Etwas zwiespältiger die Gilda von Anna Palimina, denn sie kämpft deutlich mit kleinerem Volumen, was leider manchmal zu Forciertheiten gerade in den Höhen führt, was sie mit ihrem guten Fokus eigentlich nicht nötig hätte, doch hat man mit ihrer Gilda eine glaubhafte, naive Sechszehnjährige vor Augen, in der mädchenhaften Lyrik und Unschuld recht berückend. Mit Dmitry Korchak konnte man einen echten Tenore leggiero für den Herzog gewinnen, mit nie versiegender Strahlkraft und bombensicheren Höhen, musikalisch neigt er jedoch ein wenig zum Schleppen, die Charakterisierung ist obsessiv besessen in seinem „Liebenwollen“, das gute Aussehen des Sängers unterstreicht die faszinierende Ausstrahlung auf alles Weibliche.

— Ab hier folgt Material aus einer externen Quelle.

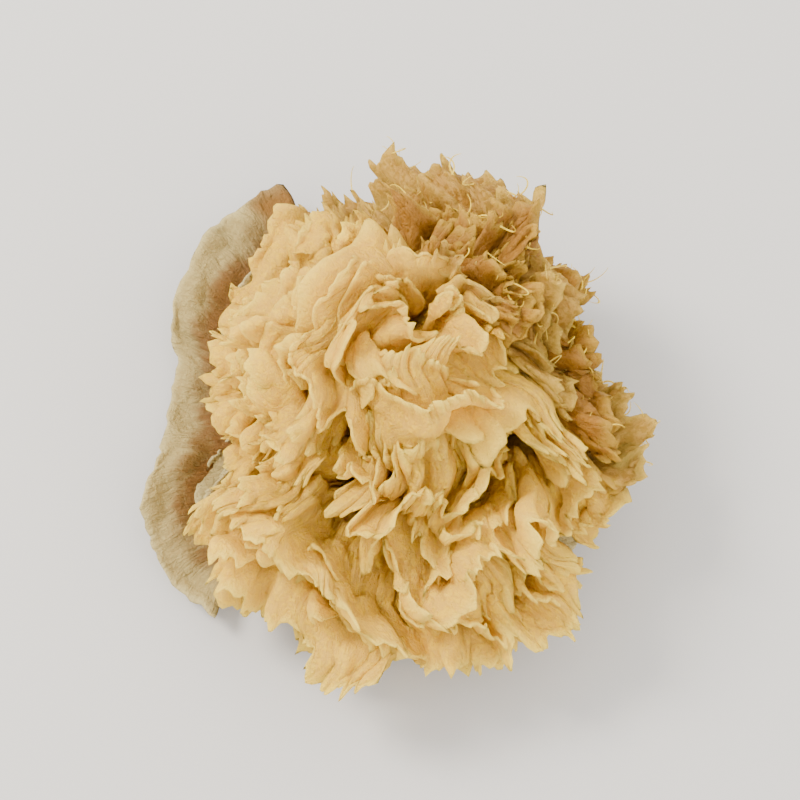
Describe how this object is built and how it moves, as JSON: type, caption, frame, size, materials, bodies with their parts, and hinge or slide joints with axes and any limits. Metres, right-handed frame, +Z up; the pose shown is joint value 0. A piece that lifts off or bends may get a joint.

Nino Surguladze kommt als samtstimmige Maddalena wie der abgrundtiefe Bass von Bjarni Thor Kristinsson als Sparafucile hinzu.
Bei den kleineren Partien sticht, seiner dramatischen Gewichtung entsprechend, der sonore Bassbariton Oliver Zwarg, wie Sevag Tachdijan elegant als Marullo hervor.
Der Herrenchor unter Andrew Ollifant stellt mit seiner Leistung den Höhenflug des Kölner Kollektivs vor. Alain Altinoglu unterstreicht in seinem Köln-Debut, dass er sicherlich einer der kommenden, großen Operndirigenten wird, denn schon beim Orchestervorspiel trifft er Verdis Tinta auf das Möglichstbeste, das federnde Brio treibt den Abend spannend dramatisch voran, doch an erster Stelle kommt bei ihm der Sänger, da scheint er sogar bereit, in seinen Tempi zurückzustehen. Das Gürzenich-Orchester begleitet aufmerksam, sich wenn nötig zurücknehmend, Verdis gesangsorientierte Melodielinien. Deshalb uneingeschränkt begeisterter Premierenapplaus für alle Musiker.